Eats, Shoots & Leaves - Lynne Truss [49]
Having said all this, there is no immediate cause for panic. If the book is dying, then at least it is treating its loyal fans (and the bookshops) to an extravagant and extended swan song. But when we look around us at the state of literacy – and in particular at all those signs for “BOBS’ MOTORS” and “ANTIQUE,S” – it just has to be borne in mind that books are no longer the main vehicles for language in modern society, and that if our fate is in the hands of the barbarians, there is an observable cultural drift that can only make matters worse. As I mentioned in this book’s introduction, by tragic historical coincidence a period of abysmal under-educating in literacy has coincided with this unexpected explosion of global self-publishing. Thus people who don’t know their apostrophe from their elbow are positively invited to disseminate their writings to anyone on the planet stupid enough to double-click and scroll. Mark Twain said it many years ago, but it has never been more true:
There is no such thing as “the Queen’s English”. The property has gone into the hands of a joint stock company and we own the bulk of the shares!

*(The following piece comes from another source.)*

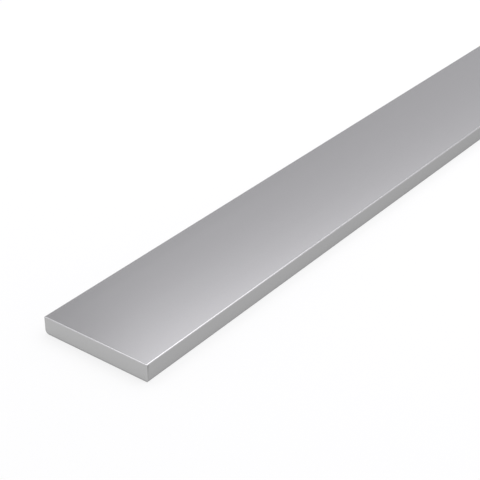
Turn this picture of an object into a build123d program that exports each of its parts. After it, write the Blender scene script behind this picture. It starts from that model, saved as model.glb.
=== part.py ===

Following the Equator, 1897
It hurts, though. It hurts like hell. Even in the knowledge that our punctuation has arrived at its present state by a series of accidents; even in the knowledge that there are at least seventeen rules for the comma, some of which are beyond explanation by top grammarians – it is a matter for despair to see punctuation chucked out as worthless by people who don’t know the difference between who’s and whose, and whose bloody automatic “grammar checker” can’t tell the difference either. And despair was the initial impetus for this book. I saw a sign for “Book’s” with an apostrophe in it, and something deep inside me snapped; snapped with that melancholy sound you hear in Chekhov’s The Cherry Orchard, like a far-off cable breaking in a mine-shaft. I know that language moves on. It has to. Not once have I ever stopped to feel sorry for those Egyptian hieroglyph artists tossed on the scrapheap during a former linguistic transition (“Birds’ heads in profile, mate? You having a laugh?”). But I can’t help feeling that our punctuation system, which has served the written word with grace and ingenuity for centuries, must not be allowed to disappear without a fight.
Nothing as scary as this has confronted punctuation before. True, Gertrude Stein banged on a bit. But attacks on punctuation have always been feeble. The Futurists of the early 20th century had a go, but without much lasting effect. In 1913, F. T. Marinetti wrote a manifesto he called Destruction of Syntax/Imagination without Strings/Words-in-Freedom which demanded the moral right of words to live unfettered – and only slightly undermined its case by requiring such a lot of punctuation in the title.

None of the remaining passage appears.